- WHAT TO PRODUCE:
Within the material below, locate the line with "The build123d and" and the line with "for a piece.", then return those two lines and all lines between them, exactly as written.

- DATASET ENTRIES:
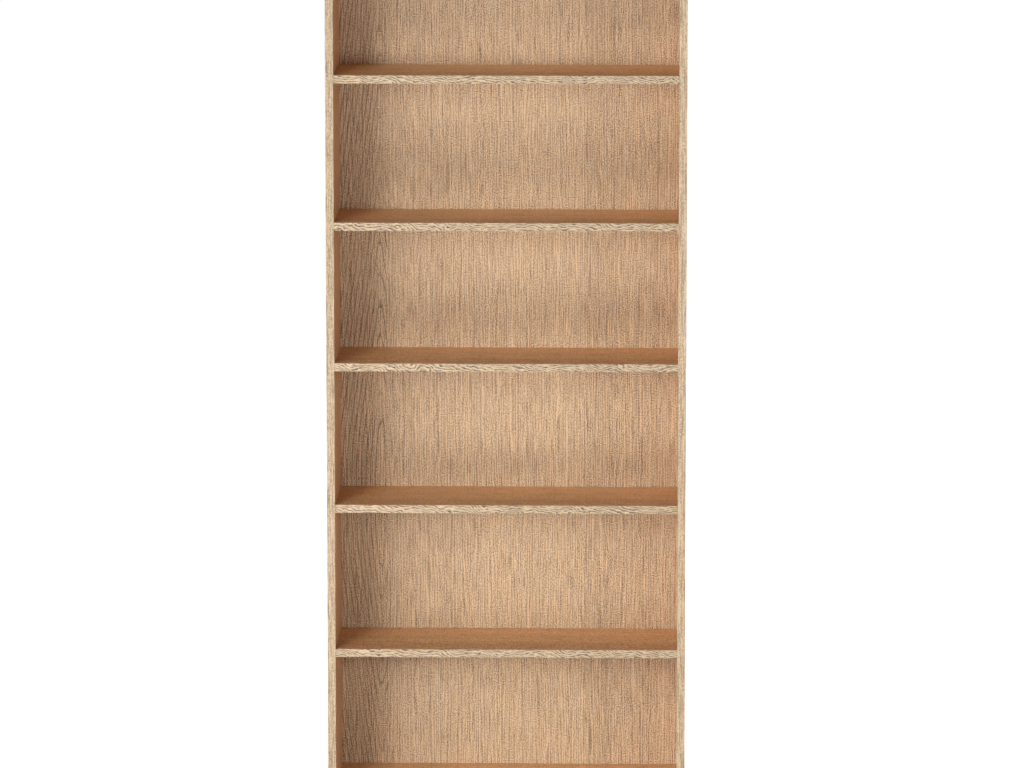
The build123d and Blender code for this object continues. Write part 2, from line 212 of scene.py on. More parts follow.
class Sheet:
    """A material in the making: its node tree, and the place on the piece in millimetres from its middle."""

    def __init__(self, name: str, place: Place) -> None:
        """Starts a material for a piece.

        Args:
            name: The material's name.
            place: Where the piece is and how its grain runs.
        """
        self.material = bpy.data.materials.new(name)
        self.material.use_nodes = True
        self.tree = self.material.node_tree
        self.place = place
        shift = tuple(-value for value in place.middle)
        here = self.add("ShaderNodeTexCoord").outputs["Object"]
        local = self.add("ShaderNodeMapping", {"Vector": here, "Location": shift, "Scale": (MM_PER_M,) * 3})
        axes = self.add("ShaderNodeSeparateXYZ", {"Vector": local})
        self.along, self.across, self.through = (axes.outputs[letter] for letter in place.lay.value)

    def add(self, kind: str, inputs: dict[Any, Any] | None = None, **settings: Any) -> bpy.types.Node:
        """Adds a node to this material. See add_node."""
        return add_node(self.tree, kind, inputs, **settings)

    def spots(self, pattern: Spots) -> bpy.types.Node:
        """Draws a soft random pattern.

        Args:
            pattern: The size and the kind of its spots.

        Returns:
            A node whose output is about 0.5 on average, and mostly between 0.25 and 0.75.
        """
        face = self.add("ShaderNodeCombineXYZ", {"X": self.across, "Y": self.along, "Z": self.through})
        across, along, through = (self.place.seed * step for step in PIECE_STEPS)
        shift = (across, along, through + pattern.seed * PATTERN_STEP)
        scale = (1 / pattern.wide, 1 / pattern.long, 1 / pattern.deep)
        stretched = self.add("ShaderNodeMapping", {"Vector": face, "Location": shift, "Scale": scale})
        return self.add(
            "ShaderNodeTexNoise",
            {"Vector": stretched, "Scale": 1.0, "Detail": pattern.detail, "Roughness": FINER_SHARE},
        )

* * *

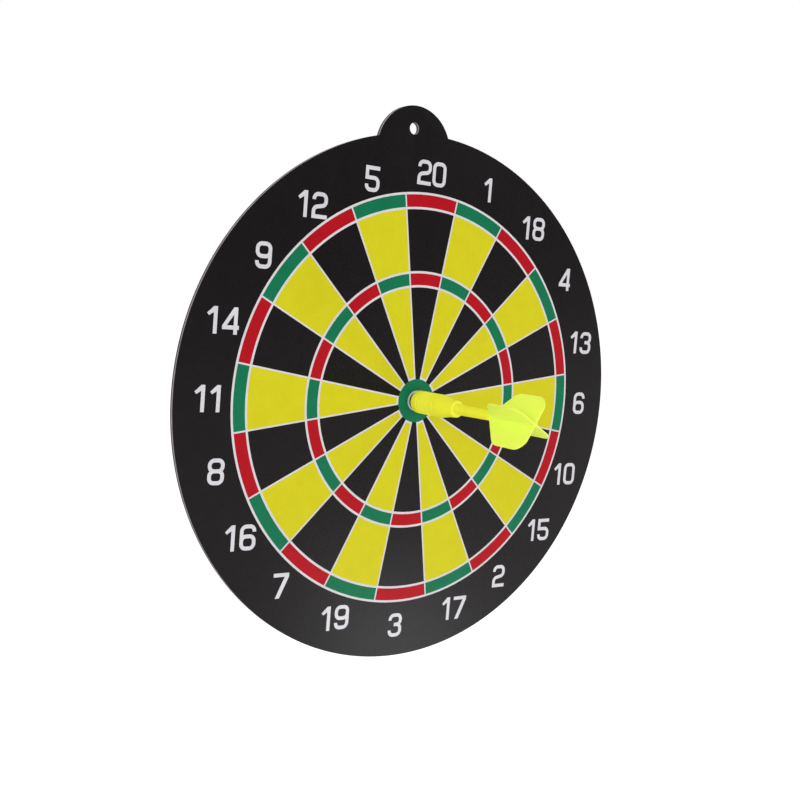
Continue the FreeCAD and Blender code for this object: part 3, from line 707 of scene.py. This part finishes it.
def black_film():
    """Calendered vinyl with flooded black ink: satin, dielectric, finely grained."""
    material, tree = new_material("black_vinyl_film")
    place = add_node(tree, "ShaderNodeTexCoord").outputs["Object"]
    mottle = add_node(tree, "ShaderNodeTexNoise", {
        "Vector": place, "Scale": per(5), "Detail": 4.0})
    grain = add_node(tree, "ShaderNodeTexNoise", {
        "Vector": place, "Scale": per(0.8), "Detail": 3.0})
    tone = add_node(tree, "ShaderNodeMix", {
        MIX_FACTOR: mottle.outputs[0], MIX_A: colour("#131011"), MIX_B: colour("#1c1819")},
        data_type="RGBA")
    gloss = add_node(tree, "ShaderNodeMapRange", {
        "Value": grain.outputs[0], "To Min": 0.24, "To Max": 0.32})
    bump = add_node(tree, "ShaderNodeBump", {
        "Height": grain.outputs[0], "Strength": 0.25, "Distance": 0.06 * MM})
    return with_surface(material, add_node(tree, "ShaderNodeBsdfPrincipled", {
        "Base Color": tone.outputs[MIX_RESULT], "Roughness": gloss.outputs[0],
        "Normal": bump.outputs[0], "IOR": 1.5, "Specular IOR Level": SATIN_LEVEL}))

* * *

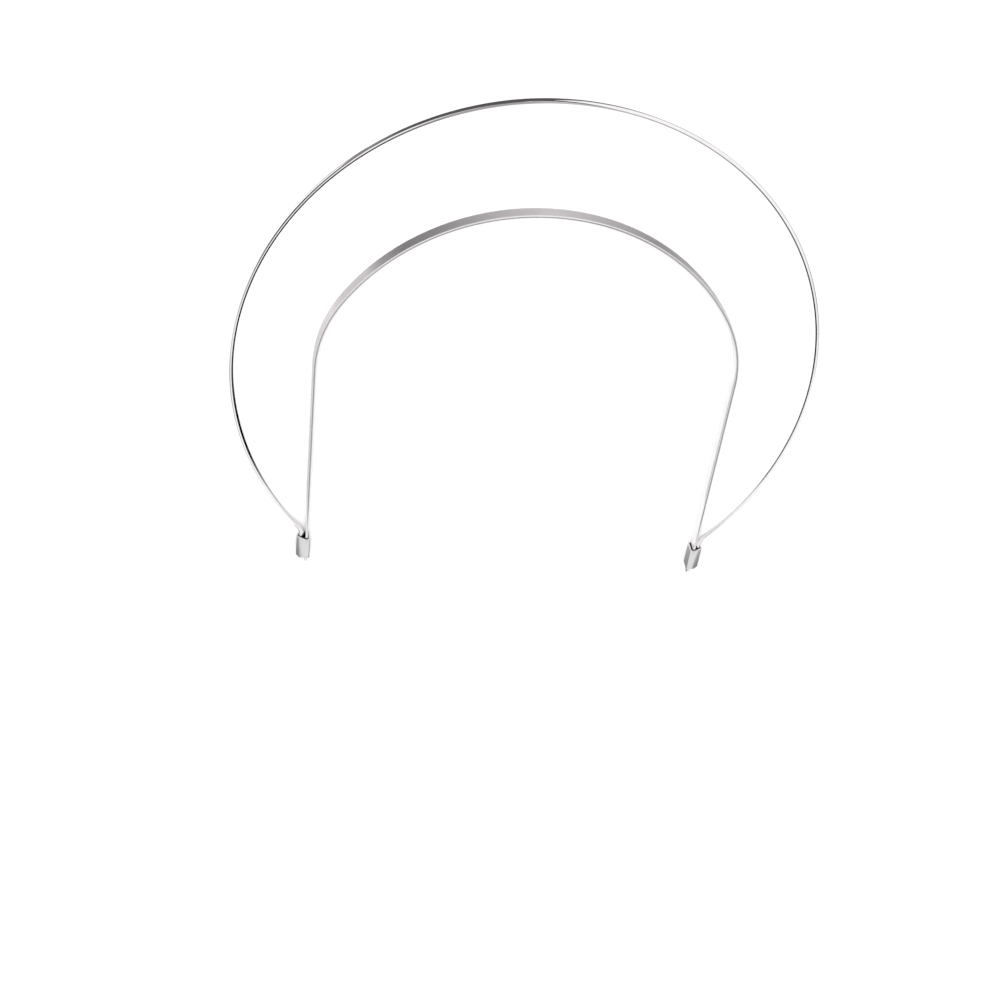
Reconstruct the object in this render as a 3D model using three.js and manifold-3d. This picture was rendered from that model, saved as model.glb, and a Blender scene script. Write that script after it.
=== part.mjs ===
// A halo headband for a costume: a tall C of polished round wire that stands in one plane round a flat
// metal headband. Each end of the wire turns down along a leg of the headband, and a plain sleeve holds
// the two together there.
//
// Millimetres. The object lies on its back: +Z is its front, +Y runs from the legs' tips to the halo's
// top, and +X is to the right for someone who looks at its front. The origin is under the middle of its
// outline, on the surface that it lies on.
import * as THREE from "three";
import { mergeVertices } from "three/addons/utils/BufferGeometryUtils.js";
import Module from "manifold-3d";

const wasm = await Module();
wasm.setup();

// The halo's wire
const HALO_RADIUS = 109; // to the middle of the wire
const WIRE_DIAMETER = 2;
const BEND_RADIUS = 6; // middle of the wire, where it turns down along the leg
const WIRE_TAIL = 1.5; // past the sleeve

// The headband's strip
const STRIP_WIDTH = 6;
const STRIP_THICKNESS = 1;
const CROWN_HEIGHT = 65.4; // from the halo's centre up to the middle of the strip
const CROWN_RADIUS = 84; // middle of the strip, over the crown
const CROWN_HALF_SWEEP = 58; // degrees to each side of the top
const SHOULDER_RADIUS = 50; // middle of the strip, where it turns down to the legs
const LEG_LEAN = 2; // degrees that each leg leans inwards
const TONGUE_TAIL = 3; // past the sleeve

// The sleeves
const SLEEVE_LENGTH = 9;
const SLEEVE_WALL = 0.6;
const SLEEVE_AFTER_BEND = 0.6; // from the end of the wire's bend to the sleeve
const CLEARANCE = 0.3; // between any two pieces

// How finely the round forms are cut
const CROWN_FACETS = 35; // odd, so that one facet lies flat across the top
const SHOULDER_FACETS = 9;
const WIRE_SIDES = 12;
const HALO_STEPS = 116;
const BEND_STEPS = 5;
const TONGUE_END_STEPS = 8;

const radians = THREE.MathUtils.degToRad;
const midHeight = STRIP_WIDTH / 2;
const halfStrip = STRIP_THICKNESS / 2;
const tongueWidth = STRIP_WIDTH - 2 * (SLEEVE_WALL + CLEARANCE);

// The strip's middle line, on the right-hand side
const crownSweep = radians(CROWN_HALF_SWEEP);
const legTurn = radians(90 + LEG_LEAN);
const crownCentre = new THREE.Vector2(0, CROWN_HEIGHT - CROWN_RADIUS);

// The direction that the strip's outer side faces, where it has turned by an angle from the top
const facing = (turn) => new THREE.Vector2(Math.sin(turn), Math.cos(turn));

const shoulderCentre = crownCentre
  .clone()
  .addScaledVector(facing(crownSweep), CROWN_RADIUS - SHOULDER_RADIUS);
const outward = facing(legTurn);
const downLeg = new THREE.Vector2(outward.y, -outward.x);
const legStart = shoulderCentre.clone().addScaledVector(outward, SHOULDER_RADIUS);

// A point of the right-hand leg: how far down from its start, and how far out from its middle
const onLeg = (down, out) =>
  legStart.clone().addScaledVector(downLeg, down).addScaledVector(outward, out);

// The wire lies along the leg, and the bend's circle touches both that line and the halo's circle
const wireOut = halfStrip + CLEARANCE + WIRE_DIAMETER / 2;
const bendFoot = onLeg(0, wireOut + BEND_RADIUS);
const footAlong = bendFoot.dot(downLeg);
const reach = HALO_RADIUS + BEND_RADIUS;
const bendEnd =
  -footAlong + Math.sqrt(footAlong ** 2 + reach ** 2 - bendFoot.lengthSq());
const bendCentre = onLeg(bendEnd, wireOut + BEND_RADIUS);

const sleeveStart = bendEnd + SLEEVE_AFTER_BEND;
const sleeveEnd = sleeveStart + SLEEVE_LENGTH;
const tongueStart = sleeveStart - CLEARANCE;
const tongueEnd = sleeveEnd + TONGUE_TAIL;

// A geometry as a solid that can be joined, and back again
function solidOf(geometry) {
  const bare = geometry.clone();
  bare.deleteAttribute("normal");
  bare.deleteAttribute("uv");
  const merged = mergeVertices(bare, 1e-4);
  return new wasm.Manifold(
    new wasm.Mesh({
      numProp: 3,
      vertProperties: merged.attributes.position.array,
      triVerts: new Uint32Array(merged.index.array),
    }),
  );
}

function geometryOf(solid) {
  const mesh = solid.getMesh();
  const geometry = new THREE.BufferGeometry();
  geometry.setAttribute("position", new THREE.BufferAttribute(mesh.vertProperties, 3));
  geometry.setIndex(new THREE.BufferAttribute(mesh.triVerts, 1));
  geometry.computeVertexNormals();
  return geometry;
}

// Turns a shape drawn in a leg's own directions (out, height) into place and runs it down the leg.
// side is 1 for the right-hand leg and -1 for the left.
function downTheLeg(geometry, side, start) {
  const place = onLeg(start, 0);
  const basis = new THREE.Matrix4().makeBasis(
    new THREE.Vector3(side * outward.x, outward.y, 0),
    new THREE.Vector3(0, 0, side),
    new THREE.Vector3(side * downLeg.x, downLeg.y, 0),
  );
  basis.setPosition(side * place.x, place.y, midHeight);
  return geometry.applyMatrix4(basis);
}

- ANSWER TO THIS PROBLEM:
The build123d and Blender code for this object continues. Write part 2, from line 212 of scene.py on. More parts follow.
class Sheet:
    """A material in the making: its node tree, and the place on the piece in millimetres from its middle."""

    def __init__(self, name: str, place: Place) -> None:
        """Starts a material for a piece.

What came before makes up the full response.